▶ **PROBLEM REQUIREMENTS**
Report the number of lines where the string "this" occurs, and write nothing else.

▶ **DATA TO PROCESS**

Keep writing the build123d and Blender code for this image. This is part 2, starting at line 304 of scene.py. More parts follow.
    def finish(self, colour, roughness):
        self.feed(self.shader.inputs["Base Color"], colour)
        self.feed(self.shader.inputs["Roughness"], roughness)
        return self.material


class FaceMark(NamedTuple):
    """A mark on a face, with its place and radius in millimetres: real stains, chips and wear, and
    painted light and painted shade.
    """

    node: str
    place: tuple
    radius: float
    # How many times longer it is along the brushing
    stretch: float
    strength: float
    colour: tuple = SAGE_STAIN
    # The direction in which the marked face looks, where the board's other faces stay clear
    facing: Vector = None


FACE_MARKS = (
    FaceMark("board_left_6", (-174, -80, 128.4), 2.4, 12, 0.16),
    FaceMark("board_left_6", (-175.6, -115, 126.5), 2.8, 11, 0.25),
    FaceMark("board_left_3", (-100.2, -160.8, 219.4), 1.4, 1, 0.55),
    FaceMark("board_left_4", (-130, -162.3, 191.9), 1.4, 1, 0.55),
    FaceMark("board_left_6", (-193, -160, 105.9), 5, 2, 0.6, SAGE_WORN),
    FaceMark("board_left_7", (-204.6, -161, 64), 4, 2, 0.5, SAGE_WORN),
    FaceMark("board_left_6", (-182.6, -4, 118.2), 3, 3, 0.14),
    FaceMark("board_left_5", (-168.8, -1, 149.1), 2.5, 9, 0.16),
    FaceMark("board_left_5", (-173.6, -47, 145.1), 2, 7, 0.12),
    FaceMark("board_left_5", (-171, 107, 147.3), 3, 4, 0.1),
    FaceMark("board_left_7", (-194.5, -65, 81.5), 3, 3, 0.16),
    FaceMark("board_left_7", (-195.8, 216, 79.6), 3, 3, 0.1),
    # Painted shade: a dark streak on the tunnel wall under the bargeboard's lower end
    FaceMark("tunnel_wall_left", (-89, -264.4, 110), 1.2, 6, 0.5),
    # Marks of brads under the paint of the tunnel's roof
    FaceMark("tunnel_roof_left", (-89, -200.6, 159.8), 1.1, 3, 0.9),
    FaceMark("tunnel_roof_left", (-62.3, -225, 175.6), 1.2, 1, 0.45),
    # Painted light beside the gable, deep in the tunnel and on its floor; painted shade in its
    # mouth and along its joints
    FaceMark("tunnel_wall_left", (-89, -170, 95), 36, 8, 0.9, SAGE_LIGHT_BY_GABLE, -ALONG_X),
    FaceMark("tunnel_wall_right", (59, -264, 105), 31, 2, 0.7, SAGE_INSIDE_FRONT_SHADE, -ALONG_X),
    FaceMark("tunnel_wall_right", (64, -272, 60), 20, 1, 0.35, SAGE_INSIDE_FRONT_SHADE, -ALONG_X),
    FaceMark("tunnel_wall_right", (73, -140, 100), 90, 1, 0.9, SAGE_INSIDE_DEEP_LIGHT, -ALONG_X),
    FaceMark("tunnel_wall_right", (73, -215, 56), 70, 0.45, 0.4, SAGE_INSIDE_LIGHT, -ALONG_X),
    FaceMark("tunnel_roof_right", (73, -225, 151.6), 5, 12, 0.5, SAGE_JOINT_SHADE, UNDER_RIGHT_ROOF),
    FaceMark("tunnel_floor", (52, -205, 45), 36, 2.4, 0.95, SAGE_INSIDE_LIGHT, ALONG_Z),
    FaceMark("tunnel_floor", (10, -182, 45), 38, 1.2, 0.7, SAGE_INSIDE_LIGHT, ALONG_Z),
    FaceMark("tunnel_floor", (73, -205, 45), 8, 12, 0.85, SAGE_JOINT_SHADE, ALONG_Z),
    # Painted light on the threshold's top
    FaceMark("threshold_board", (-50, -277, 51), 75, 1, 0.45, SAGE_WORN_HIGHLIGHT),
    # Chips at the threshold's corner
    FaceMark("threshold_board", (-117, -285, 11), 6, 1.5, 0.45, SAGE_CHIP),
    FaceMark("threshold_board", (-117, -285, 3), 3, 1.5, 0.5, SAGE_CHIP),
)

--

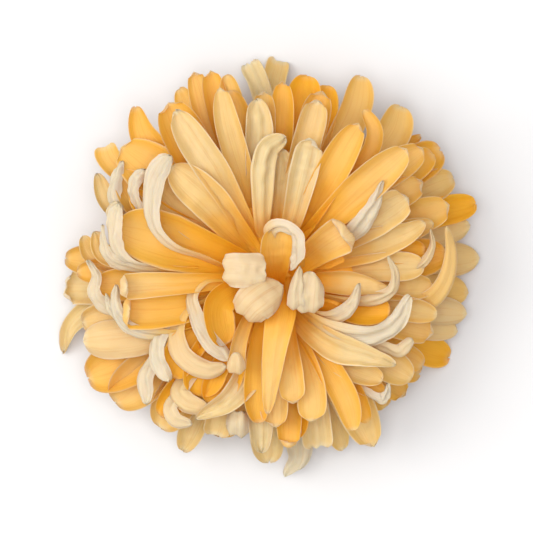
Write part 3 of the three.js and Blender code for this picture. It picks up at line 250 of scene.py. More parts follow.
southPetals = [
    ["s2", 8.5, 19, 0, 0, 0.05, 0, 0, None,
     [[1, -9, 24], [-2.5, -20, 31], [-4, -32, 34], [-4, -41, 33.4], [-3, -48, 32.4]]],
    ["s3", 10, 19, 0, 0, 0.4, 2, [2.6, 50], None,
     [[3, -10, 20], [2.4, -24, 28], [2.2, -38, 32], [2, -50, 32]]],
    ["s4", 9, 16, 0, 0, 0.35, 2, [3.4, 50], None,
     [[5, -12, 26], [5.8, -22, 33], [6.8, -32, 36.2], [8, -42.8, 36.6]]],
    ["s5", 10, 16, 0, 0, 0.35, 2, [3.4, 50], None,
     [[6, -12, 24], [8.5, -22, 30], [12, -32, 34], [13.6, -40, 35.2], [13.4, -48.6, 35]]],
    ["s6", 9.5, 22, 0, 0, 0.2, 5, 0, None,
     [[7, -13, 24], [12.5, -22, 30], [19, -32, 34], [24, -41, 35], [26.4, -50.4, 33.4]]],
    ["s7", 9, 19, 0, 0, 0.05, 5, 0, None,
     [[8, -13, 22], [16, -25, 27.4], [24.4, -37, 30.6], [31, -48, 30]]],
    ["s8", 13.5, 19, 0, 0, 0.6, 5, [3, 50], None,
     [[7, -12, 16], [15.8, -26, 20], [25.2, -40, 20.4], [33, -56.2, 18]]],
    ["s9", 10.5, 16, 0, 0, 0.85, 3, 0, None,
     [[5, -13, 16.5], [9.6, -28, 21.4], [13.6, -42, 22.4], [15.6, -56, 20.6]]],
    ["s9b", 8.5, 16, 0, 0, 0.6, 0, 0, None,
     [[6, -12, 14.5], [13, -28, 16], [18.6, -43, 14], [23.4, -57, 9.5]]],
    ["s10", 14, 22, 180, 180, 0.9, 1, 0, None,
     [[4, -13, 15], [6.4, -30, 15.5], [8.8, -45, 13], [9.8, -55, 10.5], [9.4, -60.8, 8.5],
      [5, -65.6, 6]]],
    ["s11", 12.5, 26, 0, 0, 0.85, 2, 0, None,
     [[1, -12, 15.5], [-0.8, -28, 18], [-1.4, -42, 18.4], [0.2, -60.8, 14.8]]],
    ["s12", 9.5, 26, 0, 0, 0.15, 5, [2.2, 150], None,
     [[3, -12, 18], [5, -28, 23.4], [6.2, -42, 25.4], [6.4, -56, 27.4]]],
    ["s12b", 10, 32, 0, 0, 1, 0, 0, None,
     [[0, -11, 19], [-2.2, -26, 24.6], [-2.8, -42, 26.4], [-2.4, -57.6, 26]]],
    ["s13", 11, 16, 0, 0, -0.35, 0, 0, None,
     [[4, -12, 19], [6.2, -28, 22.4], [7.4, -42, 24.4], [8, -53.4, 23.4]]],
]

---

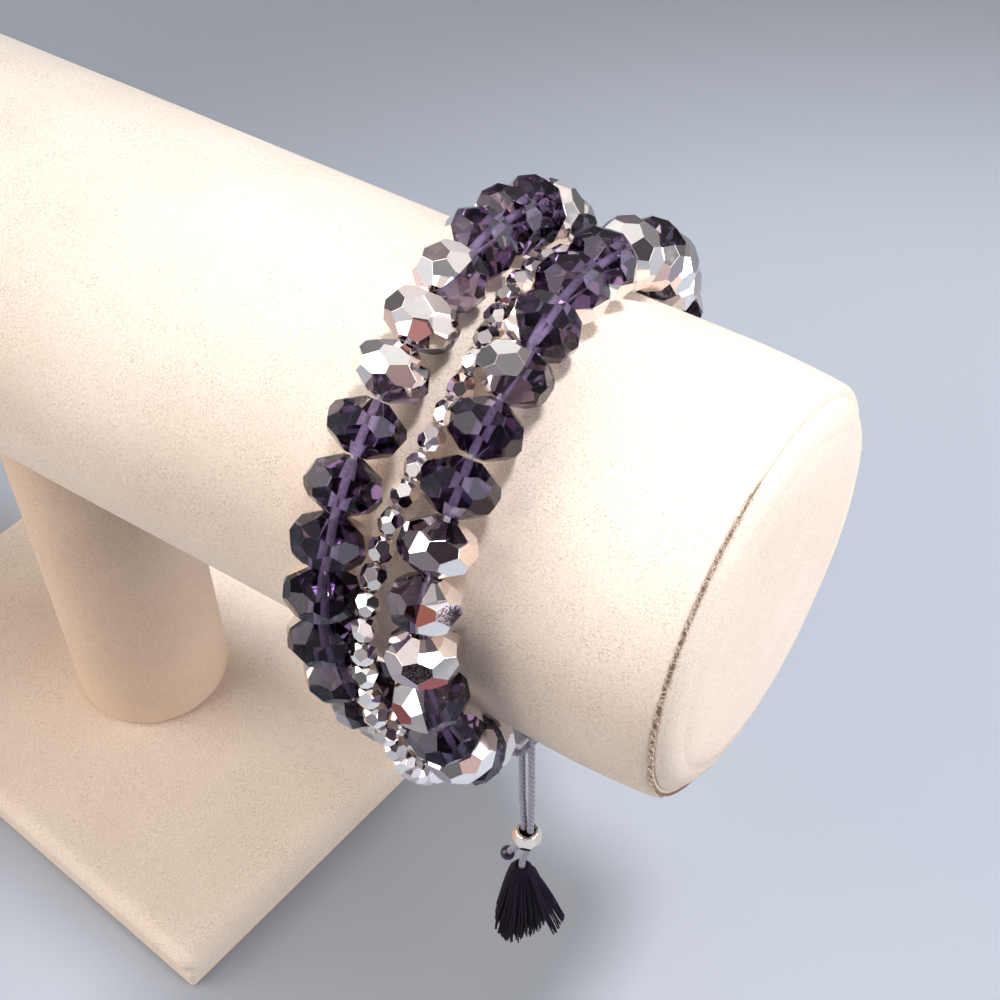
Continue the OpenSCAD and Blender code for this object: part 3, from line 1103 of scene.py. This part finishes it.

▶ **THE ANSWER**
3